Former Enta boss Jason Tsai has been jailed for 18 months. Found guilty of breaching a passport order Tsai was also convicted for hiding assets from HMRC during Changtel’s insolvency. In total the High Court found Tsai guilty of 30 of the 53 alleged breaches that he was being tried for. Offences included hiding various bank accounts and properties from HMRC during its investigation, and also breaching orders preventing him leaving the country.
In assessing Tsai’s evidence, Mrs Justice Rose said: "Having seen Mr Tsai give evidence and in the light of the matters I have described above, I have formed the view that Mr Tsai was a thoroughly dishonest witness and that almost all the answers he gave during his oral evidence in the witness box were deliberate lies aimed at misleading the court. I believe very little of what he said, unless it was adverse to his own interests."

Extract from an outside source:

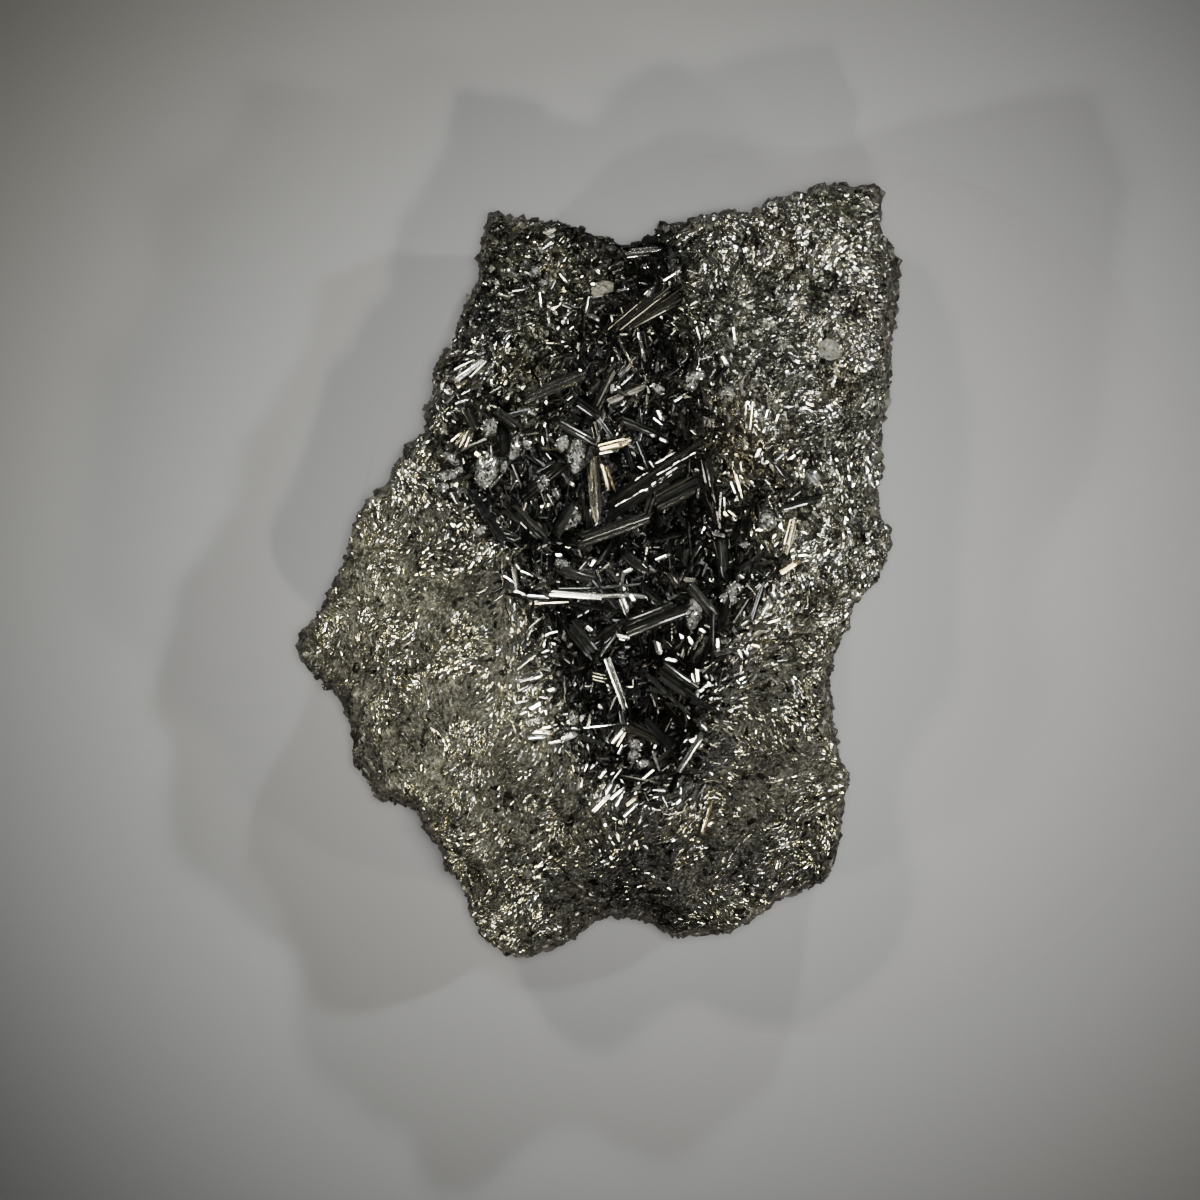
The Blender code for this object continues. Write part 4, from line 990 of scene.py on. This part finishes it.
def turned(points, normals, draw, spread, lean, roll, lit):
    """Axes for things on a surface: along the swirl, across, and up. A share lit of them mirrors a lamp."""
    count = len(points)
    lamps = np.array(FLASHES)[draw.choice(len(FLASHES), size=count, p=FLASH_SHARES)]
    looks = (draw.random(count) < lit)[:, None]
    base = np.where(looks, unit(ROOTED * normals + lamps), normals)
    way = swirl(points) + np.tan(np.radians(spread)) * draw.normal(size=points.shape)
    along = unit(way - base * (way * base).sum(axis=1)[:, None])
    loose = np.where(looks[:, 0], STEADY, 1.0)
    tilt = loose * lean * (SHARED * noise_at(points, 1.6, 31.0) + ALONE * draw.normal(size=count))
    turn = loose * roll * (SHARED * noise_at(points, 1.3, 41.0) + ALONE * draw.normal(size=count))
    tilt, turn = np.radians(tilt)[:, None], np.radians(turn)[:, None]
    out = along * np.cos(tilt) + base * np.sin(tilt)
    up = base * np.cos(tilt) - along * np.sin(tilt)
    across = np.cross(up, out)
    return out, across * np.cos(turn) - up * np.sin(turn), up * np.cos(turn) + across * np.sin(turn)


samples = np.array([[-20.0, -10.0, 23.0], [-19.0, -10.0, 23.0], [20.0, 15.0, 22.0]])
print("the fibres run:", swirl(samples).round(2).tolist())


# %% Joining many copies
JITTER = 0.1  # how far each corner of a copy strays, as a share of the copy's size
FAR = 50  # each copy starts somewhere within this length of the pattern that runs along it


def copies(name, shape, places, axes, sizes, tints, draw):
    """One mesh, in metres, of many copies of a shape. Sizes are the length, width and thickness in mm."""
    corners, triangles = shape
    count = len(places)
    local = (corners + draw.uniform(-JITTER, JITTER, (count, len(corners), 3))) * sizes[:, None, :]
    points = places[:, None, :] + sum(local[:, :, i, None] * axes[i][:, None, :] for i in range(3))
    points = points.reshape(-1, 3)
    points[:, 2] = np.maximum(points[:, 2], 0.0)
    faces = (triangles[None] + len(corners) * np.arange(count)[:, None, None]).reshape(-1, 3)
    mesh = bpy.data.meshes.new(name)
    mesh.from_pydata(points * MM, [], faces)
    add_tint(mesh, np.repeat(tints, len(corners), axis=0))
    run = np.stack([local[:, :, 1] + local[:, :, 2], local[:, :, 0]], axis=2)
    run += draw.uniform(0, FAR, (count, 1, 1))
    striae = mesh.uv_layers.new(name="striae")
    striae.data.foreach_set("uv", run.reshape(-1, 2)[faces.ravel()].astype(np.float32).ravel())
    return mesh


class Layer(NamedTuple):
    """A scatter of one shape over one ground. Lengths are in mm and angles in degrees."""

    name: str
    finish: bpy.types.Material
    ground: Ground
    weight: np.ndarray
    count: int
    shape: tuple
    colours: Callable
    length: float
    slimness: float  # the width as a share of the length
    flatness: float = 0.6  # the thickness as a share of the width
    spread: float = 20  # how far its run strays from its neighbours'
    lean: float = 15
    roll: float = 15
    lit: float = 0  # the share whose face mirrors a lamp
    out: float = 0  # how far it stands out of the ground, as a share of its length
    clear: float = 0.1  # the room it leaves beside a large blade


LENGTHS_VARY = 0.35  # most lengths are within this share of the layer's own
WIDTHS = 0.7, 1.3  # a grain is wider or narrower than its layer by a factor between these


def scatter(number, layer, slot, *nodes):
    """Makes one layer as one piece, from random numbers of its own."""
    draw = np.random.default_rng(SEED + number)
    places, normals = places_on(layer.ground, layer.count, layer.weight, draw)
    long = layer.length * np.exp(LENGTHS_VARY * np.clip(draw.normal(size=layer.count), -2, 2))
    wide = long * layer.slimness * draw.uniform(*WIDTHS, layer.count)
    sizes = np.stack([long, wide, wide * layer.flatness], axis=1)
    places = places + layer.out * sizes[:, :1] * normals
    kept = ~in_the_way(places, layer.clear)
    places, normals, sizes = places[kept], normals[kept], sizes[kept]
    axes = turned(places, normals, draw, layer.spread, layer.lean, layer.roll, layer.lit)
    tints = layer.colours(places, normals, draw)
    mesh = copies(layer.name, layer.shape, places, axes, sizes, tints, draw)
    return piece(layer.name, mesh, layer.finish, slot, *nodes)

# %% [markdown]
# ## Layers of grains
# The felt is built up in layers, as a painter would lay them: fine grains over the lower left, coarse ones
# over the upper right, dark ones over the broken sides and the back, and a druse of small crystals that
# carries the felt over the rim into the hollow.


# %% Felt, druse and broken sides
COARSE_START, COARSE_SLOPE, COARSE_RUN = 8, 0.55, 4  # the line that parts coarse from fine, and its softness


def coarse_share(points):
    """1 in the coarse upper right and top left, 0 in the fine lower left, over the plan."""
    past = COARSE_SLOPE * points[:, 0] + points[:, 1] - COARSE_START
    return 1 / (1 + np.exp(-past / COARSE_RUN))


# The black of the crystals deep in the hollow, which is also painted shade there.
CRYSTAL_BLACK_AND_SHADE = np.array((0.013, 0.013, 0.012))
STRAW = np.array((1.0, 0.96, 0.76))
LIGHTEST = 0.95  # no grain is lighter than this


def ground_tint(points, up):
    """The colour of the ore, which turns black deep in the hollow: the crystals' own black and painted shade.
    """
    dark = darkness(points)[:, None]
    return ore_tint(points, up) * (1 - dark) + CRYSTAL_BLACK_AND_SHADE * dark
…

Tsai defence included claims that he was depressed, suicidal, ill and struggled with the English language. In response, the judge said that Tsai’s defence was wholly unbelievable. "In giving evidence Mr Tsai displayed no difficulties with either short-term or long-term memory, with levels of concentration or with tiredness," she said. "His answers to questions were at all times pertinent and coherent, even if, as I have held, they were mostly untrue. Mr Tsai’s behaviour in the recent litigation was not out of character as Dr Moore appears to have been told. It was in keeping with much dishonest behaviour over a number of years both in his general business dealings and his conduct during the earlier court proceedings brought by HMRC. Mr Tsai has been a man of substantial resources, both financial and intellectual. I do not believe that he has suffered the kind of serious, debilitating cognitive impairment that Dr Moore describes over that whole period without seeking medical assistance and there is no evidence of that."
Changtel Solutions – formerly known as Enta Technologies – was found to owe the UK tax authority £15.5 million in VAT liabilities when it filed for insolvency in 2015. Since then HMRC has claimed that it is owed more than £42 million by the defunct company. Earlier this year Tsai was also banned from being a company director in the UK for 13 years. He has also had assets totalling £27.4 million frozen, after Changtel’s liquidator Begbies Traynor filed proceedings against Tsai for breaches of the Insolvency Act 1986 in February. Tsai was also handed a travel ban, which he breached when flying to Taiwan earlier this year.
Tsai claimed that he only travelled to visit his ‘sick wife’, but during this time his wife was found to have travelled to Singapore to transfer £8.6 million oversees. The judge ruled that evidence of his wife’s illness was falsified.
The judge also ruled on a £2.3 million loan allegedly made by Tsai’s sister-in-law to Entatech UK in 2014. Sold to Dave Stevinson in 2015, Tsai claimed that the loan was made by his sister and therefore must be repaid in full by 2018. However, the judge ruled that the money had come from Tsai, not his sister-in-law, and thus the repayment has been scrapped.